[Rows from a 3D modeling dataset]
============

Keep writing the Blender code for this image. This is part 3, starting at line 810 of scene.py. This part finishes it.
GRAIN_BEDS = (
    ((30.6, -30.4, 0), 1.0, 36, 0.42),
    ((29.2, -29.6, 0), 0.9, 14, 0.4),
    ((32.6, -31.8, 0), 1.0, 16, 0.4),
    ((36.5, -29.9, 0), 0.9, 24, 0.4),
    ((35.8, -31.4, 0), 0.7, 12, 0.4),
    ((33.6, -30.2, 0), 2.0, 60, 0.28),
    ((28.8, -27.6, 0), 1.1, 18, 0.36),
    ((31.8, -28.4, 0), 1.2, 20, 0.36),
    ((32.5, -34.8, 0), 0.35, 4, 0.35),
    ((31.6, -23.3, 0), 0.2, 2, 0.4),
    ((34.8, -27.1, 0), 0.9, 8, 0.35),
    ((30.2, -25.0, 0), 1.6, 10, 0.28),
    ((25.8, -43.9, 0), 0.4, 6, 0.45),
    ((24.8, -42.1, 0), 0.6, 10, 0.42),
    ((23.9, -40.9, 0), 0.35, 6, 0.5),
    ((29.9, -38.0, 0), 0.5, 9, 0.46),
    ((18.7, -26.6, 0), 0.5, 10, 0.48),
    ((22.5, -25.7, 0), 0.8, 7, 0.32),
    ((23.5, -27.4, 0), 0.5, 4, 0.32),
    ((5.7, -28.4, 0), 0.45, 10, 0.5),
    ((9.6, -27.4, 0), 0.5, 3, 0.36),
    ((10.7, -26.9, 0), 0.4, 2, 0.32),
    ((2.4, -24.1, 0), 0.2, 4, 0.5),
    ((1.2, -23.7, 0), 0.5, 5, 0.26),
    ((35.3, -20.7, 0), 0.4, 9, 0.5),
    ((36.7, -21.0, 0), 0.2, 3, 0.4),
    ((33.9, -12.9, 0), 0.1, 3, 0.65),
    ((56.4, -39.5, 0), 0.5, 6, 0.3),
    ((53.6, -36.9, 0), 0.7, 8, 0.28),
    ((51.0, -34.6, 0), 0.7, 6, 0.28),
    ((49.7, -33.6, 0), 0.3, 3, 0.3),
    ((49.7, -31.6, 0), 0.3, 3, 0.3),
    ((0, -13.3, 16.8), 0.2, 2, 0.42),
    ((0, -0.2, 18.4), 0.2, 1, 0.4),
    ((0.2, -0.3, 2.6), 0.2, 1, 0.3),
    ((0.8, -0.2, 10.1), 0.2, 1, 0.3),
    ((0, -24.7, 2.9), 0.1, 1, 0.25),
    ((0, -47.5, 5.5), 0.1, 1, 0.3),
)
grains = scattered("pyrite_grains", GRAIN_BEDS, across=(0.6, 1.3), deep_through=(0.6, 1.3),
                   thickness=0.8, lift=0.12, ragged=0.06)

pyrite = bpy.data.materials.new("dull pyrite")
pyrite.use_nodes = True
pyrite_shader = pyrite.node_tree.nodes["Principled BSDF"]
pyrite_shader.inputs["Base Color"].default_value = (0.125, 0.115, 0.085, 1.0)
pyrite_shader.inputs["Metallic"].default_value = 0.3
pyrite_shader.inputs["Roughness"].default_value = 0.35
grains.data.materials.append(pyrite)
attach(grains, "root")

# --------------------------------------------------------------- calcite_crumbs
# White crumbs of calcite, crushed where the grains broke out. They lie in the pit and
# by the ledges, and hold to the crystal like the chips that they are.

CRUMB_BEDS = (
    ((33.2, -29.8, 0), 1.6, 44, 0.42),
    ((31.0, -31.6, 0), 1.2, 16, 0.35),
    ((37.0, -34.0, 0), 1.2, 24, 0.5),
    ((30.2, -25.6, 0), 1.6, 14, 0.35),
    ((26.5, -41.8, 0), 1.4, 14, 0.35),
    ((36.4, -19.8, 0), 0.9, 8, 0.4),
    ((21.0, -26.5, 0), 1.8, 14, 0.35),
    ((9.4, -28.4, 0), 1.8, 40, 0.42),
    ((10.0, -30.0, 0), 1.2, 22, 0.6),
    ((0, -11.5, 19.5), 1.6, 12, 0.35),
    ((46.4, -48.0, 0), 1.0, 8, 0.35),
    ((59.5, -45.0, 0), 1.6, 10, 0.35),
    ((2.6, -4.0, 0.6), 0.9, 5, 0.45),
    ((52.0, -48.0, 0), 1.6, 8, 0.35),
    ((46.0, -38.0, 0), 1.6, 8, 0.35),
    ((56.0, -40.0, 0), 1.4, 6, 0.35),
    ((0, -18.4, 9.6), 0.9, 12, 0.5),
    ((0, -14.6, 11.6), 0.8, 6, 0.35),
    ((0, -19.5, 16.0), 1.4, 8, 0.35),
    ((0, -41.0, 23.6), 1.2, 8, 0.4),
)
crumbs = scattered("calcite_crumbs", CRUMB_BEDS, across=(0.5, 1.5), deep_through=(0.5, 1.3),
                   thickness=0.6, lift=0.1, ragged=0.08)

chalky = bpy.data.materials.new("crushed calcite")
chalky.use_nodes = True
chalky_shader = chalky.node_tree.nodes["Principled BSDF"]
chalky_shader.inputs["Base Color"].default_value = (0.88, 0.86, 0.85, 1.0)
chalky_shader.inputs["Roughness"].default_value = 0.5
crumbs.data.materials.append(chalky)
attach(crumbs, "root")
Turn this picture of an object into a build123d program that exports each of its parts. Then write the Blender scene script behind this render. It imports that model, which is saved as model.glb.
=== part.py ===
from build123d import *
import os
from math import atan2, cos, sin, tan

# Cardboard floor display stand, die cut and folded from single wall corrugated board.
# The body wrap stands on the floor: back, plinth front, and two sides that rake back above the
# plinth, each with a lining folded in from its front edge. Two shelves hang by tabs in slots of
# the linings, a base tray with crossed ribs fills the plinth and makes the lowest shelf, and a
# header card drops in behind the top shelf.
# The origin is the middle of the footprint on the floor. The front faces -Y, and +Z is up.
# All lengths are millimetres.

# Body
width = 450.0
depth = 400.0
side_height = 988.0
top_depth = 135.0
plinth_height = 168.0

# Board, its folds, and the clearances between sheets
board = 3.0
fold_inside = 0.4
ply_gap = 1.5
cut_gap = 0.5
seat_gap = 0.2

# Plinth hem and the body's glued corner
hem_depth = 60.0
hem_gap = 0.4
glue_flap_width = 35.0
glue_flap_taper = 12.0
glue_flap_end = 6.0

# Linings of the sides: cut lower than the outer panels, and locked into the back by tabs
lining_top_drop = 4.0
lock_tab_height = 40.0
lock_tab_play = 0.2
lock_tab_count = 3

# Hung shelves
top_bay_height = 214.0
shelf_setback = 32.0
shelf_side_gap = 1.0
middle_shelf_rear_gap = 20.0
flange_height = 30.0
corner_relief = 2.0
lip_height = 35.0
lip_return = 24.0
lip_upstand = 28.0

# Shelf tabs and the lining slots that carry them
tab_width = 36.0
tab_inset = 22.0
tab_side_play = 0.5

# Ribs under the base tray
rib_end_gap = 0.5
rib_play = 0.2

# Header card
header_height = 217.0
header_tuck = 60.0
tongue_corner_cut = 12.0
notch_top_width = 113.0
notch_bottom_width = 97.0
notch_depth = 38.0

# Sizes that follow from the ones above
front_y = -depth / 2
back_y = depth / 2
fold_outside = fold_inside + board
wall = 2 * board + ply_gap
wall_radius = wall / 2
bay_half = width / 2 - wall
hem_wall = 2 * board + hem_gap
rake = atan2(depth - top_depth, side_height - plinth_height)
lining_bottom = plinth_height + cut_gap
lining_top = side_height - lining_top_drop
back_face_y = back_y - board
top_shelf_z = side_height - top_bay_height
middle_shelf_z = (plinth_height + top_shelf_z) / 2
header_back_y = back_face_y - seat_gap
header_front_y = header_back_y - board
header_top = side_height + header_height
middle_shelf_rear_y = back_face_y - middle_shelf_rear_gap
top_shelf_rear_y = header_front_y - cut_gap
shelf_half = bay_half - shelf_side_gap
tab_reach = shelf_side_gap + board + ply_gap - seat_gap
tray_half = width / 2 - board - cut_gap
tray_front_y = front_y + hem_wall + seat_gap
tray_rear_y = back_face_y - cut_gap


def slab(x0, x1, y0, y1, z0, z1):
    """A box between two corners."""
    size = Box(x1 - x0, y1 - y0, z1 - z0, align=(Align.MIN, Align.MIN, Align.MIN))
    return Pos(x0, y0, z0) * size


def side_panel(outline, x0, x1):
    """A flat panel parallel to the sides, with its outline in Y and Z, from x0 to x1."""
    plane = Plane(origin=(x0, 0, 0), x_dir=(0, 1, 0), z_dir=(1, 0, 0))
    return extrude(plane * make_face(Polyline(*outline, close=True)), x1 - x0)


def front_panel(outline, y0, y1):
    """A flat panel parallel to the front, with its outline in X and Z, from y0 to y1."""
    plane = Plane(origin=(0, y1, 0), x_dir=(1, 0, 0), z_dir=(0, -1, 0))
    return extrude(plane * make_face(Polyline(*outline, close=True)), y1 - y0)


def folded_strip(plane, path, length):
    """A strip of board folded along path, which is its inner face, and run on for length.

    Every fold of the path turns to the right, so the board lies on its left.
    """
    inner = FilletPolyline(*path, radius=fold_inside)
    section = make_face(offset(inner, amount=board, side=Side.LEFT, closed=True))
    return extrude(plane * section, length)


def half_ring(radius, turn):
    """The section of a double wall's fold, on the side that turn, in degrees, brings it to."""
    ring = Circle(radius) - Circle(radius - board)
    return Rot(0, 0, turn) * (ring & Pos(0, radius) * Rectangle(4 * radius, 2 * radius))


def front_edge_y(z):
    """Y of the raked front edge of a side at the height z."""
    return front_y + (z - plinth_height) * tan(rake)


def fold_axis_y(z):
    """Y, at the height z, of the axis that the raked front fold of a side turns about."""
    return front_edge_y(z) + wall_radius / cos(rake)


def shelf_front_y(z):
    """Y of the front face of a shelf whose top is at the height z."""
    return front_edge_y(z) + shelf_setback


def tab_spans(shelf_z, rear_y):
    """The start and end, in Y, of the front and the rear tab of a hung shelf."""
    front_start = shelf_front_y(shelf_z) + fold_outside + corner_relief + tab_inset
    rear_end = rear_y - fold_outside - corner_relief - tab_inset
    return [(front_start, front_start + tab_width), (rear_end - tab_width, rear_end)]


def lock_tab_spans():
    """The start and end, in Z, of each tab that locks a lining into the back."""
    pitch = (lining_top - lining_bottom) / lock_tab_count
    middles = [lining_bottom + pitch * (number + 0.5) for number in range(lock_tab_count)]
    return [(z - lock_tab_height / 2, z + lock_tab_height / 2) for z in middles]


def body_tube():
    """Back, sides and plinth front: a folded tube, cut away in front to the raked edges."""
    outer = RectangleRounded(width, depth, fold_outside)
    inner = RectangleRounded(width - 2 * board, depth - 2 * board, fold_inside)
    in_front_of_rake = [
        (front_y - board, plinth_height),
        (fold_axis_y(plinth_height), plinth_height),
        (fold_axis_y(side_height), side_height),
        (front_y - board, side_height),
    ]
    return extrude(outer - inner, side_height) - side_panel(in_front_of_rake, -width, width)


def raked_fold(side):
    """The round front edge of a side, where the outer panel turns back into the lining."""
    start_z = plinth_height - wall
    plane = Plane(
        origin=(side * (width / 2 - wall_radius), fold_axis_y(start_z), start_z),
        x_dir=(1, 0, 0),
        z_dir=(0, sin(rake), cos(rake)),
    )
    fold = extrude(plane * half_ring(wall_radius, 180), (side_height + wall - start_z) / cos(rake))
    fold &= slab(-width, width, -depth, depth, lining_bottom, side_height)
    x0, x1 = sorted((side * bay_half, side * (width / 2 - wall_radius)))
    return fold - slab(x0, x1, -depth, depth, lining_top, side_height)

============

▸ **Job**:
Copy out only the lines running from the beginning of the data to the line with "# by the ledges, and", both ends included.

▸ **Task response**:
Keep writing the Blender code for this image. This is part 3, starting at line 810 of scene.py. This part finishes it.
GRAIN_BEDS = (
    ((30.6, -30.4, 0), 1.0, 36, 0.42),
    ((29.2, -29.6, 0), 0.9, 14, 0.4),
    ((32.6, -31.8, 0), 1.0, 16, 0.4),
    ((36.5, -29.9, 0), 0.9, 24, 0.4),
    ((35.8, -31.4, 0), 0.7, 12, 0.4),
    ((33.6, -30.2, 0), 2.0, 60, 0.28),
    ((28.8, -27.6, 0), 1.1, 18, 0.36),
    ((31.8, -28.4, 0), 1.2, 20, 0.36),
    ((32.5, -34.8, 0), 0.35, 4, 0.35),
    ((31.6, -23.3, 0), 0.2, 2, 0.4),
    ((34.8, -27.1, 0), 0.9, 8, 0.35),
    ((30.2, -25.0, 0), 1.6, 10, 0.28),
    ((25.8, -43.9, 0), 0.4, 6, 0.45),
    ((24.8, -42.1, 0), 0.6, 10, 0.42),
    ((23.9, -40.9, 0), 0.35, 6, 0.5),
    ((29.9, -38.0, 0), 0.5, 9, 0.46),
    ((18.7, -26.6, 0), 0.5, 10, 0.48),
    ((22.5, -25.7, 0), 0.8, 7, 0.32),
    ((23.5, -27.4, 0), 0.5, 4, 0.32),
    ((5.7, -28.4, 0), 0.45, 10, 0.5),
    ((9.6, -27.4, 0), 0.5, 3, 0.36),
    ((10.7, -26.9, 0), 0.4, 2, 0.32),
    ((2.4, -24.1, 0), 0.2, 4, 0.5),
    ((1.2, -23.7, 0), 0.5, 5, 0.26),
    ((35.3, -20.7, 0), 0.4, 9, 0.5),
    ((36.7, -21.0, 0), 0.2, 3, 0.4),
    ((33.9, -12.9, 0), 0.1, 3, 0.65),
    ((56.4, -39.5, 0), 0.5, 6, 0.3),
    ((53.6, -36.9, 0), 0.7, 8, 0.28),
    ((51.0, -34.6, 0), 0.7, 6, 0.28),
    ((49.7, -33.6, 0), 0.3, 3, 0.3),
    ((49.7, -31.6, 0), 0.3, 3, 0.3),
    ((0, -13.3, 16.8), 0.2, 2, 0.42),
    ((0, -0.2, 18.4), 0.2, 1, 0.4),
    ((0.2, -0.3, 2.6), 0.2, 1, 0.3),
    ((0.8, -0.2, 10.1), 0.2, 1, 0.3),
    ((0, -24.7, 2.9), 0.1, 1, 0.25),
    ((0, -47.5, 5.5), 0.1, 1, 0.3),
)
grains = scattered("pyrite_grains", GRAIN_BEDS, across=(0.6, 1.3), deep_through=(0.6, 1.3),
                   thickness=0.8, lift=0.12, ragged=0.06)

pyrite = bpy.data.materials.new("dull pyrite")
pyrite.use_nodes = True
pyrite_shader = pyrite.node_tree.nodes["Principled BSDF"]
pyrite_shader.inputs["Base Color"].default_value = (0.125, 0.115, 0.085, 1.0)
pyrite_shader.inputs["Metallic"].default_value = 0.3
pyrite_shader.inputs["Roughness"].default_value = 0.35
grains.data.materials.append(pyrite)
attach(grains, "root")

# --------------------------------------------------------------- calcite_crumbs
# White crumbs of calcite, crushed where the grains broke out. They lie in the pit and
# by the ledges, and hold to the crystal like the chips that they are.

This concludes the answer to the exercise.